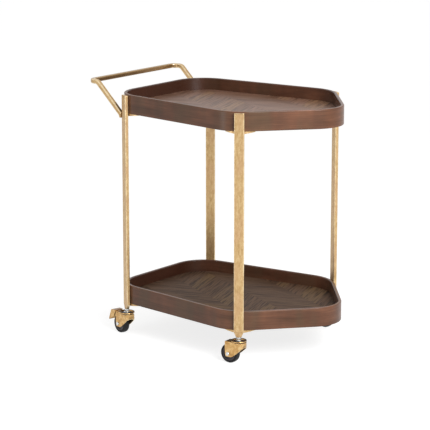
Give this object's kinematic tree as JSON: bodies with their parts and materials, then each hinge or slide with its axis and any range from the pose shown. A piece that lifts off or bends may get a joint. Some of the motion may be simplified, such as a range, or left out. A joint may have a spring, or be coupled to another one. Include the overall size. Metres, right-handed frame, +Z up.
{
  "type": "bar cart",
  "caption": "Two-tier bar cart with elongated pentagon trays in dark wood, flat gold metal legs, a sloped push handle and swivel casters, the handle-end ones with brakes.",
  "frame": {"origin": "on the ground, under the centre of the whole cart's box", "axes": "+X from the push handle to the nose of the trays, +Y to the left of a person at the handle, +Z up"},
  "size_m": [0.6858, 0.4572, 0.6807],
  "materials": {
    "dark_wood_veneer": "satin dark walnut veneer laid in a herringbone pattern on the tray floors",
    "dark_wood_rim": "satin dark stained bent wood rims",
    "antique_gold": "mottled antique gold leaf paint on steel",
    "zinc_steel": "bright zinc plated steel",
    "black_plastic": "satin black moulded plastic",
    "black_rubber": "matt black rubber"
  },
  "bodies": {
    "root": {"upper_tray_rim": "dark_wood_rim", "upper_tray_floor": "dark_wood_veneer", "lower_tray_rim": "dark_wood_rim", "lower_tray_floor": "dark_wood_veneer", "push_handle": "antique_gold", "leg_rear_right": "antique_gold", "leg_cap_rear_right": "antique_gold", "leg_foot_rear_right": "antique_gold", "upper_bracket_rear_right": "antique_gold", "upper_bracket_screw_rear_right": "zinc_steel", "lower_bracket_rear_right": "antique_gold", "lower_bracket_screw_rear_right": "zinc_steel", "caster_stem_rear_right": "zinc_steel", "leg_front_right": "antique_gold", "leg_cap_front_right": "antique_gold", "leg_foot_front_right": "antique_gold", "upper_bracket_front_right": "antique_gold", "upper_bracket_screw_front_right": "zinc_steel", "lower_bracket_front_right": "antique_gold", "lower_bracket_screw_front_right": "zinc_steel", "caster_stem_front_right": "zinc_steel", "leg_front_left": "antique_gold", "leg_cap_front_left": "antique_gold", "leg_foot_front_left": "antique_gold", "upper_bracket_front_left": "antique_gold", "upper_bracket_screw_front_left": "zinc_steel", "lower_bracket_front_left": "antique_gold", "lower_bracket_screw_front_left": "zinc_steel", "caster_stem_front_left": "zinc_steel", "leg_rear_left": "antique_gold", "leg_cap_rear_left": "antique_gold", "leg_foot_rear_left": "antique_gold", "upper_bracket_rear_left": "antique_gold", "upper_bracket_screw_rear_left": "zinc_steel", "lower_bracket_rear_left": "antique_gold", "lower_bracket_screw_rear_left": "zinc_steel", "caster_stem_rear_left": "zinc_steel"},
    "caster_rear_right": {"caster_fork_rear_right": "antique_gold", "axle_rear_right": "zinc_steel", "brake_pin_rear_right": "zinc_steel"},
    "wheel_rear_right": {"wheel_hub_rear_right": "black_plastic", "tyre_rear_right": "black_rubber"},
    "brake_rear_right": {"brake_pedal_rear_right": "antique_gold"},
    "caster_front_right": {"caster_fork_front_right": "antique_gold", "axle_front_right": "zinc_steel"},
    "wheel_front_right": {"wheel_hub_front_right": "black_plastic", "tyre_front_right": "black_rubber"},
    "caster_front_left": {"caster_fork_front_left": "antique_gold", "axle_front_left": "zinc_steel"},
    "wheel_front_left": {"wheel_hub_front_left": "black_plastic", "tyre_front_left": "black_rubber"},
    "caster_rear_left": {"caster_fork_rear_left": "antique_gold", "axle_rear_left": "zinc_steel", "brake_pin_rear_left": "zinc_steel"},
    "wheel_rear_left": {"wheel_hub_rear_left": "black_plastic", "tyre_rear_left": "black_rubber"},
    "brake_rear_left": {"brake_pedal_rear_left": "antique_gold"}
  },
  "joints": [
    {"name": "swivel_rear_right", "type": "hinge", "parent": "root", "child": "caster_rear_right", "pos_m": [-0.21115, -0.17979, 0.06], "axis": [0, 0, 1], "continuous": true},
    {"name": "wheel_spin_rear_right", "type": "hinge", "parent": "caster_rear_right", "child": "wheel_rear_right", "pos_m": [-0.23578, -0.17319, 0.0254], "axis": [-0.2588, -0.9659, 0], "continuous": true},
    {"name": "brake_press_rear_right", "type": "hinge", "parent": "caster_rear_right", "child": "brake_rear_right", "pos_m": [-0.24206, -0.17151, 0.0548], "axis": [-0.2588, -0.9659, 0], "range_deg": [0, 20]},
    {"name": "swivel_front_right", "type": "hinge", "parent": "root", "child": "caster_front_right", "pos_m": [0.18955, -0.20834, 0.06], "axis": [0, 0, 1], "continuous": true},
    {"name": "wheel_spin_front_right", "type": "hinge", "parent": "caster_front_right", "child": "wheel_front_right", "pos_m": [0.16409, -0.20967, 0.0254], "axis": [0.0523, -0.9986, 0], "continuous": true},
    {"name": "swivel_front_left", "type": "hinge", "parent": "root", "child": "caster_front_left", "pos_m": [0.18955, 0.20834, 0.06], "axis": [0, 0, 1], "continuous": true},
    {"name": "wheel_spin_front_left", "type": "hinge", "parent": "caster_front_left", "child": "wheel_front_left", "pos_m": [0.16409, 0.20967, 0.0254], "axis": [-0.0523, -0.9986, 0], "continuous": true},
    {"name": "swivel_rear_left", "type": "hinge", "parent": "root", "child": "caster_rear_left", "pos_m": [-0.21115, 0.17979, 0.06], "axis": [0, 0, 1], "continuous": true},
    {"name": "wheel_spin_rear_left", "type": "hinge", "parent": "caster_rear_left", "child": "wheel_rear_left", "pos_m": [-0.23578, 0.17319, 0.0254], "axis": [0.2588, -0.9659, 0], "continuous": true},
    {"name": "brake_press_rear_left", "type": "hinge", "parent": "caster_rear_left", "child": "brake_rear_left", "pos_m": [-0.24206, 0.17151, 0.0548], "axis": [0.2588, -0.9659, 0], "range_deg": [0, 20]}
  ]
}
--------------------
* _REQUIRED WORK_
Copy out the whole listing exactly; please set it all down.

* _THE SOLUTION_
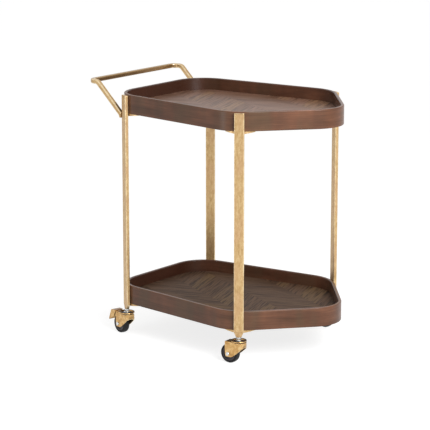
Give this object's kinematic tree as JSON: bodies with their parts and materials, then each hinge or slide with its axis and any range from the pose shown. A piece that lifts off or bends may get a joint. Some of the motion may be simplified, such as a range, or left out. A joint may have a spring, or be coupled to another one. Include the overall size. Metres, right-handed frame, +Z up.
{
  "type": "bar cart",
  "caption": "Two-tier bar cart with elongated pentagon trays in dark wood, flat gold metal legs, a sloped push handle and swivel casters, the handle-end ones with brakes.",
  "frame": {"origin": "on the ground, under the centre of the whole cart's box", "axes": "+X from the push handle to the nose of the trays, +Y to the left of a person at the handle, +Z up"},
  "size_m": [0.6858, 0.4572, 0.6807],
  "materials": {
    "dark_wood_veneer": "satin dark walnut veneer laid in a herringbone pattern on the tray floors",
    "dark_wood_rim": "satin dark stained bent wood rims",
    "antique_gold": "mottled antique gold leaf paint on steel",
    "zinc_steel": "bright zinc plated steel",
    "black_plastic": "satin black moulded plastic",
    "black_rubber": "matt black rubber"
  },
  "bodies": {
    "root": {"upper_tray_rim": "dark_wood_rim", "upper_tray_floor": "dark_wood_veneer", "lower_tray_rim": "dark_wood_rim", "lower_tray_floor": "dark_wood_veneer", "push_handle": "antique_gold", "leg_rear_right": "antique_gold", "leg_cap_rear_right": "antique_gold", "leg_foot_rear_right": "antique_gold", "upper_bracket_rear_right": "antique_gold", "upper_bracket_screw_rear_right": "zinc_steel", "lower_bracket_rear_right": "antique_gold", "lower_bracket_screw_rear_right": "zinc_steel", "caster_stem_rear_right": "zinc_steel", "leg_front_right": "antique_gold", "leg_cap_front_right": "antique_gold", "leg_foot_front_right": "antique_gold", "upper_bracket_front_right": "antique_gold", "upper_bracket_screw_front_right": "zinc_steel", "lower_bracket_front_right": "antique_gold", "lower_bracket_screw_front_right": "zinc_steel", "caster_stem_front_right": "zinc_steel", "leg_front_left": "antique_gold", "leg_cap_front_left": "antique_gold", "leg_foot_front_left": "antique_gold", "upper_bracket_front_left": "antique_gold", "upper_bracket_screw_front_left": "zinc_steel", "lower_bracket_front_left": "antique_gold", "lower_bracket_screw_front_left": "zinc_steel", "caster_stem_front_left": "zinc_steel", "leg_rear_left": "antique_gold", "leg_cap_rear_left": "antique_gold", "leg_foot_rear_left": "antique_gold", "upper_bracket_rear_left": "antique_gold", "upper_bracket_screw_rear_left": "zinc_steel", "lower_bracket_rear_left": "antique_gold", "lower_bracket_screw_rear_left": "zinc_steel", "caster_stem_rear_left": "zinc_steel"},
    "caster_rear_right": {"caster_fork_rear_right": "antique_gold", "axle_rear_right": "zinc_steel", "brake_pin_rear_right": "zinc_steel"},
    "wheel_rear_right": {"wheel_hub_rear_right": "black_plastic", "tyre_rear_right": "black_rubber"},
    "brake_rear_right": {"brake_pedal_rear_right": "antique_gold"},
    "caster_front_right": {"caster_fork_front_right": "antique_gold", "axle_front_right": "zinc_steel"},
    "wheel_front_right": {"wheel_hub_front_right": "black_plastic", "tyre_front_right": "black_rubber"},
    "caster_front_left": {"caster_fork_front_left": "antique_gold", "axle_front_left": "zinc_steel"},
    "wheel_front_left": {"wheel_hub_front_left": "black_plastic", "tyre_front_left": "black_rubber"},
    "caster_rear_left": {"caster_fork_rear_left": "antique_gold", "axle_rear_left": "zinc_steel", "brake_pin_rear_left": "zinc_steel"},
    "wheel_rear_left": {"wheel_hub_rear_left": "black_plastic", "tyre_rear_left": "black_rubber"},
    "brake_rear_left": {"brake_pedal_rear_left": "antique_gold"}
  },
  "joints": [
    {"name": "swivel_rear_right", "type": "hinge", "parent": "root", "child": "caster_rear_right", "pos_m": [-0.21115, -0.17979, 0.06], "axis": [0, 0, 1], "continuous": true},
    {"name": "wheel_spin_rear_right", "type": "hinge", "parent": "caster_rear_right", "child": "wheel_rear_right", "pos_m": [-0.23578, -0.17319, 0.0254], "axis": [-0.2588, -0.9659, 0], "continuous": true},
    {"name": "brake_press_rear_right", "type": "hinge", "parent": "caster_rear_right", "child": "brake_rear_right", "pos_m": [-0.24206, -0.17151, 0.0548], "axis": [-0.2588, -0.9659, 0], "range_deg": [0, 20]},
    {"name": "swivel_front_right", "type": "hinge", "parent": "root", "child": "caster_front_right", "pos_m": [0.18955, -0.20834, 0.06], "axis": [0, 0, 1], "continuous": true},
    {"name": "wheel_spin_front_right", "type": "hinge", "parent": "caster_front_right", "child": "wheel_front_right", "pos_m": [0.16409, -0.20967, 0.0254], "axis": [0.0523, -0.9986, 0], "continuous": true},
    {"name": "swivel_front_left", "type": "hinge", "parent": "root", "child": "caster_front_left", "pos_m": [0.18955, 0.20834, 0.06], "axis": [0, 0, 1], "continuous": true},
    {"name": "wheel_spin_front_left", "type": "hinge", "parent": "caster_front_left", "child": "wheel_front_left", "pos_m": [0.16409, 0.20967, 0.0254], "axis": [-0.0523, -0.9986, 0], "continuous": true},
    {"name": "swivel_rear_left", "type": "hinge", "parent": "root", "child": "caster_rear_left", "pos_m": [-0.21115, 0.17979, 0.06], "axis": [0, 0, 1], "continuous": true},
    {"name": "wheel_spin_rear_left", "type": "hinge", "parent": "caster_rear_left", "child": "wheel_rear_left", "pos_m": [-0.23578, 0.17319, 0.0254], "axis": [0.2588, -0.9659, 0], "continuous": true},
    {"name": "brake_press_rear_left", "type": "hinge", "parent": "caster_rear_left", "child": "brake_rear_left", "pos_m": [-0.24206, 0.17151, 0.0548], "axis": [0.2588, -0.9659, 0], "range_deg": [0, 20]}
  ]
}